Univ. of Texas President Bill Powers said that the school "hasn’t decided whether to hire a search firm for assistance" in replacing retiring men's AD DeLoss Dodds, according to Kirk Bohls of the AUSTIN AMERICAN-STATESMAN. Powers "doesn’t have a working list, but he hopes to prepare one with 'seven or eight' names starting next week." Powers said, "I’d like to not go in with any preconceived notions. Having said that, you want someone with an understanding of both the athletic side and the logistical side of the college sports world. There are a number of ways you can do that. Other people (besides those with AD experience) might have that.” Powers "won’t reveal the figure Texas will offer Dodds’ replacement." But he said, "We'll be competitive" (AUSTIN AMERICAN-STATESMAN, 10/2). Powers said that he "planned to lean heavily on Dodds during the process, while also consulting with his school’s regents." He mentioned the "possibility of having someone hired in the next few months." Powers: “We don’t need somebody in a week. We can do it thoughtfully” (DALLAS MORNING NEWS, 10/2). In Ft. Worth, Jimmy Burch writes Dodds in announcing his retirement "basically washed his hands of any involvement in making a call on his embattled football coach" Mack Brown. Dodds said, “Anything that this department does significantly in the next year needs to have the hand of the new person. Because that’s the person that’s going to have to manage it and live with it and be responsible for it" (FT. WORTH STAR-TELEGRAM, 10/2).

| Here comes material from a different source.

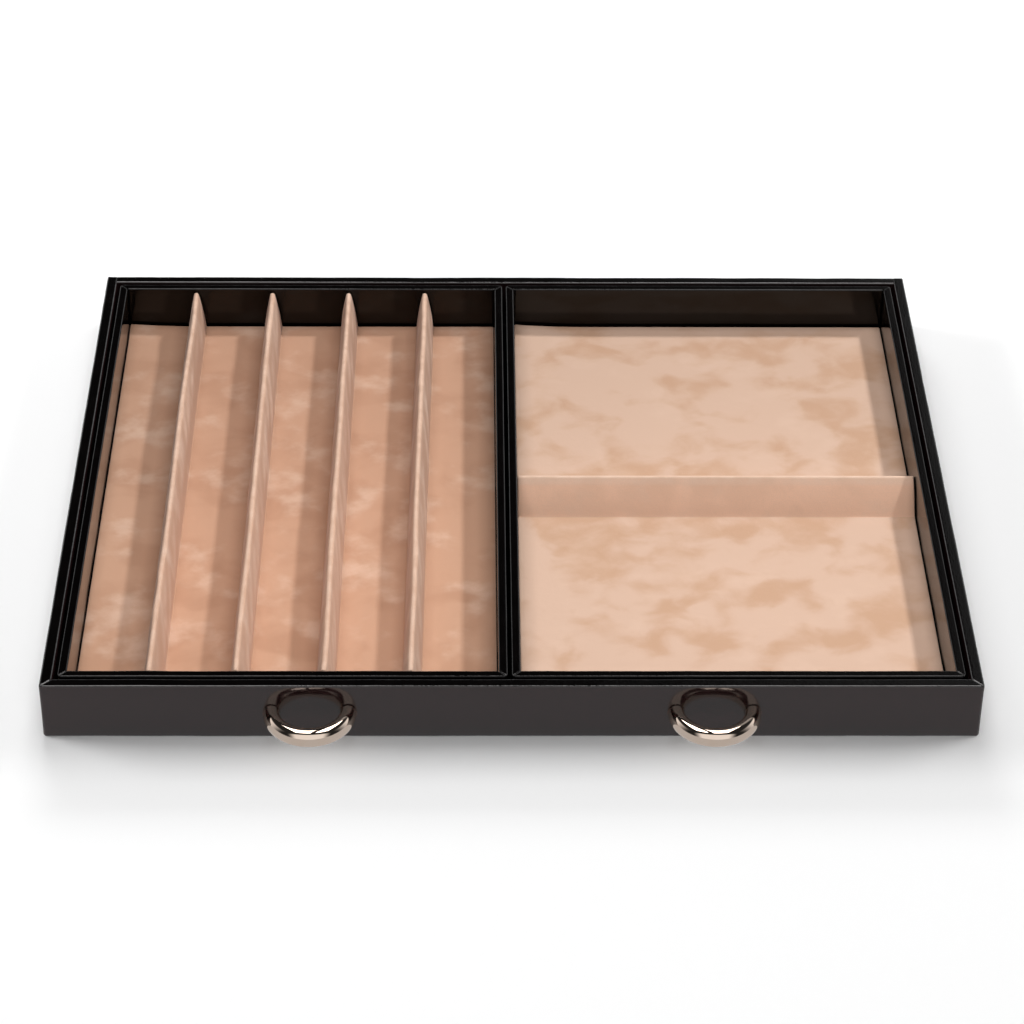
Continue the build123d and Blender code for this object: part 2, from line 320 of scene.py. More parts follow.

BETTER THAN MOST: In Austin, John Maher writes, "What Dodds did best, better than all others engaged in college sports, was create revenue." Dodds said that the department’s budget was $4M when he arrived in '81 and is now pushing $170M. UT not long ago "became the first school to have revenue" of more than $100M in one sport, football. Dodds said that when he "arrived at Texas, the athletic department had 60 employees and it now has about 350." Dodds: “The money absolutely has changed things." Maher notes UT in Dodds’ tenure spent almost $400M "upgrading facilities, including remodeling the baseball stadium, building a basketball practice facility, building a track stadium and turning the football stadium into a money-making stream." UT a little more than two years ago "made history" when it, along with IMG College, signed a 20-year, $300M deal for the Longhorn Network. The deal "added to the lore surrounding Dodds’ negotiating skills" (AUSTIN AMERICAN-STATESMAN, 10/2). In Houston, Mike Finger writes of Dodds, "His legacy as one of the best in his field is unquestioned." Univ. of Oklahoma AD Joe Castiglione said Dodds "shaped the agenda for what became of college athletics" (HOUSTON CHRONICLE, 10/2).'s Sean Adams said of Dodds, "He's done his time, he's been really, really successful -- probably ushered over the 'Golden Age' of what is the University of Texas sports. Now it's time to hand it over to somebody else ... to take it to the next stage" ("College Football Live," ESPN2, 10/1).